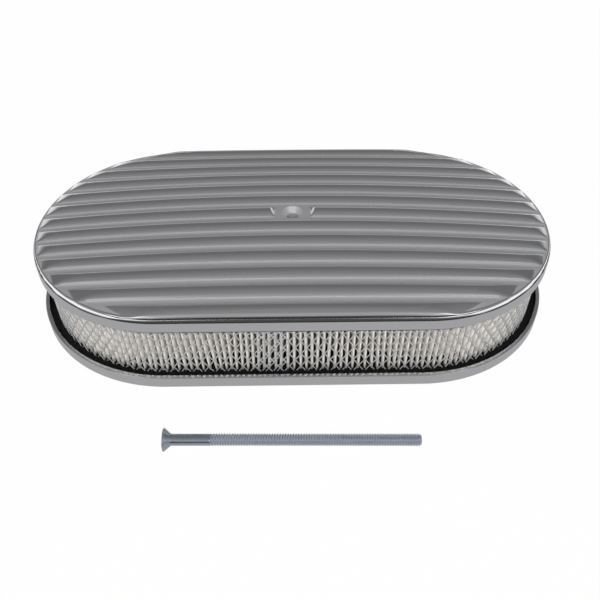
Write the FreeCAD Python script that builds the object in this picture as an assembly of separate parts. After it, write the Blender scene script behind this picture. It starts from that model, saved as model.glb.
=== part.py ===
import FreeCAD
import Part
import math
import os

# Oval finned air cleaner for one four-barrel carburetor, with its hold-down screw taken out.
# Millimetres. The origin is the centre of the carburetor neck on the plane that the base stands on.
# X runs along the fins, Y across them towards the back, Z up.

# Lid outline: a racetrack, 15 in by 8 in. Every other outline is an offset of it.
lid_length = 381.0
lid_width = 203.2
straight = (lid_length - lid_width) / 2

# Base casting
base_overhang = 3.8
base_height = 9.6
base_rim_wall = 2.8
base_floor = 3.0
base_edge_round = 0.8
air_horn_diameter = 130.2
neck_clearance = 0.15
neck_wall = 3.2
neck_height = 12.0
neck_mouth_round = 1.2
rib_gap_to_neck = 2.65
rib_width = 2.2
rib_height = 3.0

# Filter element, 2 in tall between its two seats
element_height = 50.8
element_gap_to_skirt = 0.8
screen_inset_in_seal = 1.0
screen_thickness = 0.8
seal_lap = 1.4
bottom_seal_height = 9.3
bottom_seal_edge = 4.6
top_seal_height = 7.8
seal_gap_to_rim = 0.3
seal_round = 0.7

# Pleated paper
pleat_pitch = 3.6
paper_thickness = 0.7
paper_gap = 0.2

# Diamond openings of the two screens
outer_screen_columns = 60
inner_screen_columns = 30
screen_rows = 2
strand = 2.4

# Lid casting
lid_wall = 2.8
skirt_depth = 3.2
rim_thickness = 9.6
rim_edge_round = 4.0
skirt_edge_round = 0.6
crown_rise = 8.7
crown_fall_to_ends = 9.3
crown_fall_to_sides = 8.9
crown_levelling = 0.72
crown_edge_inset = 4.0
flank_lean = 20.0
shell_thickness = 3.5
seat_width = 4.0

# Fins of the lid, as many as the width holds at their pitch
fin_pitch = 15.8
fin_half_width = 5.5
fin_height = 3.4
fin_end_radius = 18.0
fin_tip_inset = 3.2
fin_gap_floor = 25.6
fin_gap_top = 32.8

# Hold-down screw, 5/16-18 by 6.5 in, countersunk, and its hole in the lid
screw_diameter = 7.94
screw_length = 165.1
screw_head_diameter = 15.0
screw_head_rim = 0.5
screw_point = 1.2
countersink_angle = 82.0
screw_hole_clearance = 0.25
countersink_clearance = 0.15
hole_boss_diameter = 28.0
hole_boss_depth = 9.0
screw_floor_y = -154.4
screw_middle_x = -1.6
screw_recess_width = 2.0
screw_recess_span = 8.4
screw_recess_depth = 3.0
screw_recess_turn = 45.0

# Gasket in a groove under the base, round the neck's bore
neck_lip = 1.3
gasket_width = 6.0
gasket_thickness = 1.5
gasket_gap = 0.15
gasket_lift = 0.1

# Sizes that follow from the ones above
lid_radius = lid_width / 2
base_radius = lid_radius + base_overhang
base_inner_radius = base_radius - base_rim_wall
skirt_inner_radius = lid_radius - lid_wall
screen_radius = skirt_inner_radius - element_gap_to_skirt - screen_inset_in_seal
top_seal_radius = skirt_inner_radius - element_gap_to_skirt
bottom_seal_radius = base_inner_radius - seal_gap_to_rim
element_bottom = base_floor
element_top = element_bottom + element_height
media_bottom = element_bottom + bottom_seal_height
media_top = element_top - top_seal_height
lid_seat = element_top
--
**PROBLEM DESCRIPTION**
Extract all lines containing the word "that".

**ANSWER FOR THE TASK**
Write the FreeCAD Python script that builds the object in this picture as an assembly of separate parts. After it, write the Blender scene script behind this picture. It starts from that model, saved as model.glb.
# Millimetres. The origin is the centre of the carburetor neck on the plane that the base stands on.
# Sizes that follow from the ones above